Although D&D includes formal moral systems such as alignment, observational and
interview data show that alignment is rarely invoked during moment-to-moment play and
functions primarily as a flexible narrative reference rather than a consistently enacted ethical
framework. This finding redirects analytical attention toward the informal practices players use
to interpret outcomes and regulate emotional responses to randomness.
Using a qualitative multi-method design, this research combines participant observation
in online play communities, sustained viewing of publicly available recorded gameplay, semistructured interviews and written questionnaires with adult players, and netnographic analysis of
public discussions related to dice rituals and table etiquette. Data was analyzed through inductive
thematic coding and interpretive analysis informed by symbolic anthropology, performance
theory, and anthropological approaches to ritual and play.
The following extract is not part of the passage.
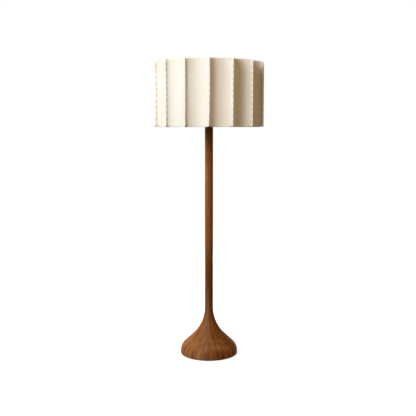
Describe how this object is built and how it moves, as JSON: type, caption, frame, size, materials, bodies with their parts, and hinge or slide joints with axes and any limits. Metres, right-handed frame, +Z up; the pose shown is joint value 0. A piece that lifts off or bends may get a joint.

Findings show that dice rituals operate
as recognizable social strategies for managing tension, shaping affective responses to success
and failure, and reinforcing group cohesion through shared humor, narrative framing, and
embodied interaction with game materials. By foregrounding superstition and ritual in
contemporary tabletop play, this study extends anthropological approaches to ritual practice in
hybrid digital communities and demonstrates how imagined worlds provide productive sites for
examining interpretation when outcomes remain unpredictable.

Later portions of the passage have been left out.